You know the one. It usually starts forming in your chest about two hours after you did something completely reasonable—like declining an invitation, expressing disappointment, or simply not responding fast enough.
The old you would have sent it. The woman you're becoming hits delete.
That urge to apologize often has nothing to do with actual wrongdoing. It's a loop that got wired in early—maybe from growing up in a home where your emotions were "too much," or from relationships where keeping the peace meant erasing yourself.
The loop goes like this: You do something that prioritizes your needs. Discomfort rises. Your brain interprets that discomfort as evidence you did something wrong. The apology text promises relief.

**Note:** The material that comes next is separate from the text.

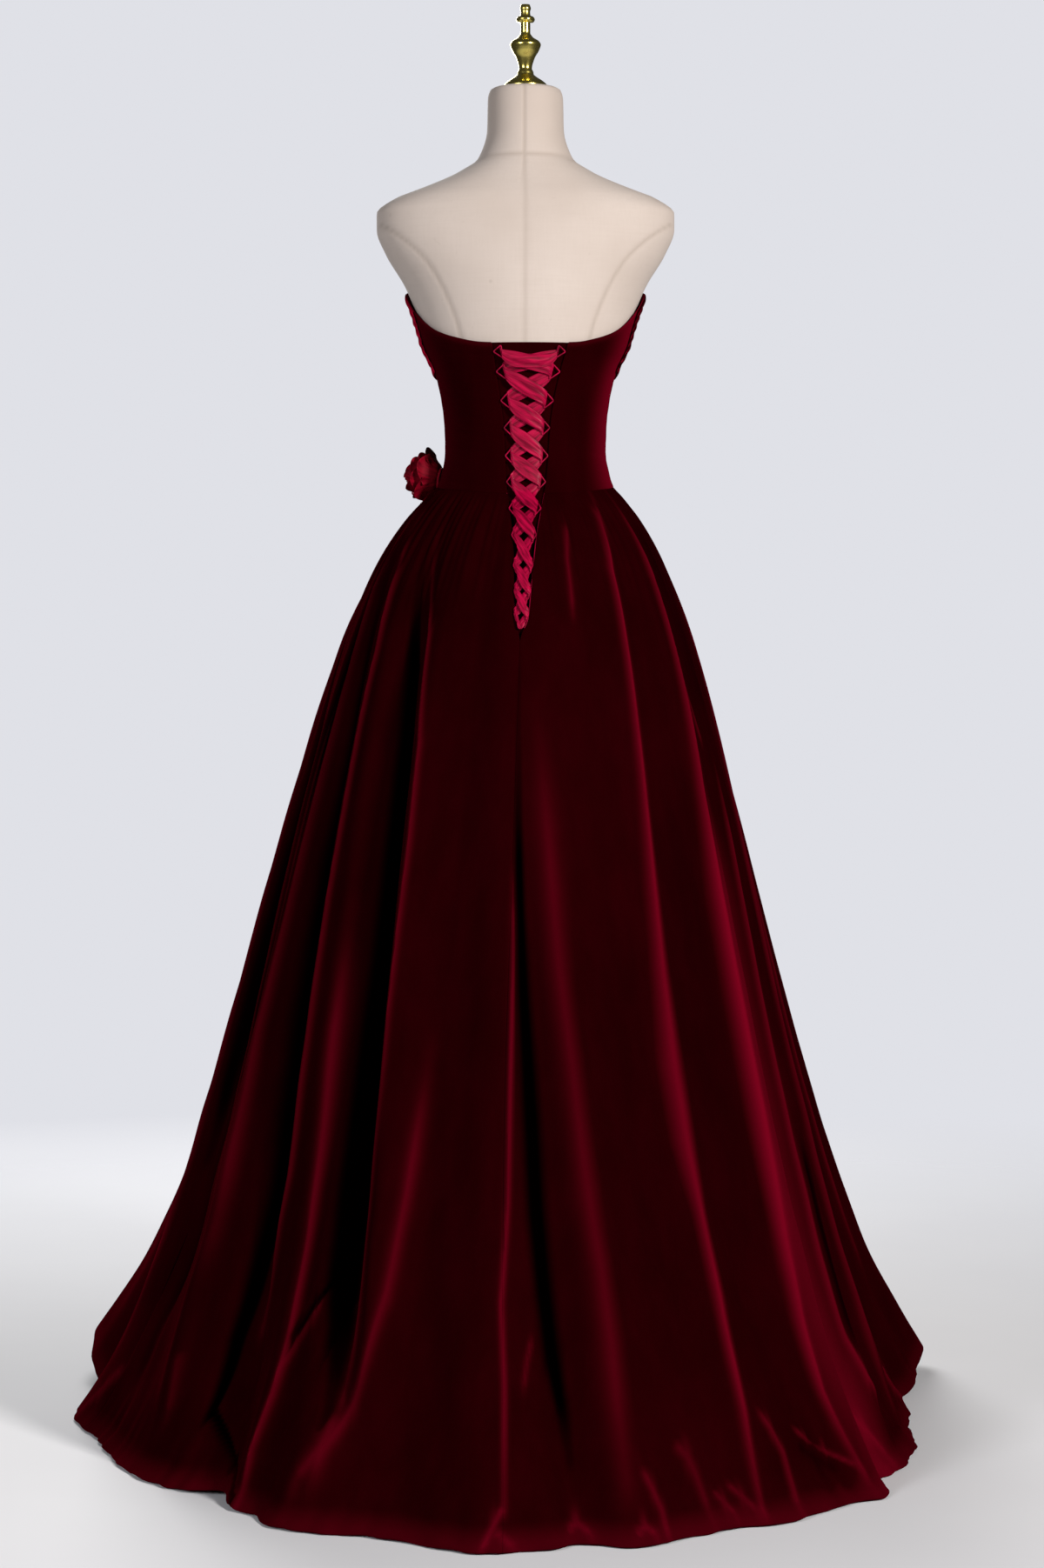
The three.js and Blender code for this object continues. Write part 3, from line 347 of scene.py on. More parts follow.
@dataclass(frozen=True)
class SkirtSurface:
    """The skirt's outside: a bell from the waist seam to the hem, with folds, gathers and creases."""

    # Of the way out: what is gained right under the waist and over what reach, and the kick at the hem.
    share: float = 0.179
    reach: float = 0.08
    kick: float = 0.147
    power: float = 7.5
    seam_gap: float = 0.3
    long: float = 1300.0
    fold_fade: float = 0.12
    crease_faint: float = 0.1
    crease_grown: float = 0.16
    crease_fades: float = 0.88
    crease_loss: float = 0.6
    laid_from: float = 0.982
    laid_out: float = 7.0
    laid_ripple: float = 1.5
    floor_from: float = 0.97
    floor_clear: float = 2.4
    floor_ripple: float = 1.2
    lowest: float = 0.3
    hem_out: Curve = Curve((
        (-180, 640), (-152, 690), (-131, 745), (-112, 636), (-96, 572), (-82, 530), (-57, 512), (-46, 480),
        (-38, 512), (-30, 547), (-18, 545), (-6, 577), (3.5, 573), (12, 564), (21, 542), (31, 522), (43, 524),
        (63, 492), (90, 488), (106, 530), (121, 622), (131, 698), (152, 670), (180, 640),
    ))
    hem_up: Curve = Curve((
        (-180, 38), (-152, 40), (-131, 60), (-112, 8), (-96, 1.6), (-57, 1.6), (-46, 9), (-38, 1.6),
        (90, 1.6), (106, 3), (121, 14), (131, 34), (152, 36), (180, 38),
    ))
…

But here's what actually happens when you send it: You train yourself that your boundaries are negotiable. You teach others that your "no" comes with a maybe. You hand over your power wrapped in a bow.
Strong women learn to sit in that discomfort instead of texting their way out of it. Not because they're tough—because they're tired of betraying themselves for temporary peace.
Pull apart most unnecessary apology texts and you'll find one of these underneath:
"Sorry for having emotions." You got upset about something valid. Instead of letting that stand, you rush to reassure the other person that you're not that upset, you're fine, everything's fine.
"Sorry for not being convenient." You couldn't drop everything. You had your own plans, your own exhaustion, your own life. The apology text tries to smooth over the audacity of not being endlessly available.
"Sorry for expecting more." You asked for something reasonable—respect, follow-through, basic consideration. When you didn't get it, somehow you ended up crafting the apology.
"Sorry for existing loudly." You had an opinion. You took up space. You weren't small and agreeable. The text tries to stuff you back into a palatable size.
None of these require apologies. Every single one requires you to delete the draft and go about your day.
Deleting that text is a physical act of self-trust. Your nervous system wants the relief of smoothing things over. Your wisdom knows that relief comes at a cost.
The more you practice choosing yourself in small moments, the more natural it becomes in big ones. The woman who can delete an unnecessary apology text is the same woman who can walk away from a job that diminishes her, a relationship that drains her, a pattern that keeps her small.
It starts with your thumb hovering over delete. It builds into a life where you don't constantly abandon yourself to make others comfortable.
This isn't about becoming someone who never apologizes. Genuine repair is beautiful. Owning your impact when you've actually caused harm—that's integrity.
The distinction is simple: Did you do something that violated your own values? Did you cause real harm through carelessness or cruelty? Then apologize. Mean it. Make it right.
But did you simply take up space, have needs, speak truth, or fail to perform endless emotional labor? That's not an apology situation. That's a "stand in your choices" situation.
Strong women know the difference. They apologize when it matters and stay silent when the apology would be a betrayal of themselves.
There's something powerful about putting on a piece of clothing that speaks the truth you're still learning to say out loud. When you're in a season of unlearning people-pleasing, external reminders matter.
The message across your chest becomes the message in your head. You catch your reflection and remember: you're allowed to have boundaries without providing a thesis defense for them.
Spring 2026 is a good season to practice this. New growth. Warmer days. The kind of energy that supports becoming who you actually are instead of who you've been performing as.
Sometimes the bravest text is no text at all. Sometimes it's putting your phone down, taking a breath, and trusting that relationships strong enough to survive your boundaries are the only ones worth keeping.
The people who need your constant apologies to stay close were never really close. The ones who love you fully? They're not waiting for you to shrink. They're cheering every time you don't.
Delete the text. Trust yourself. Watch what happens when you stop apologizing for being whole.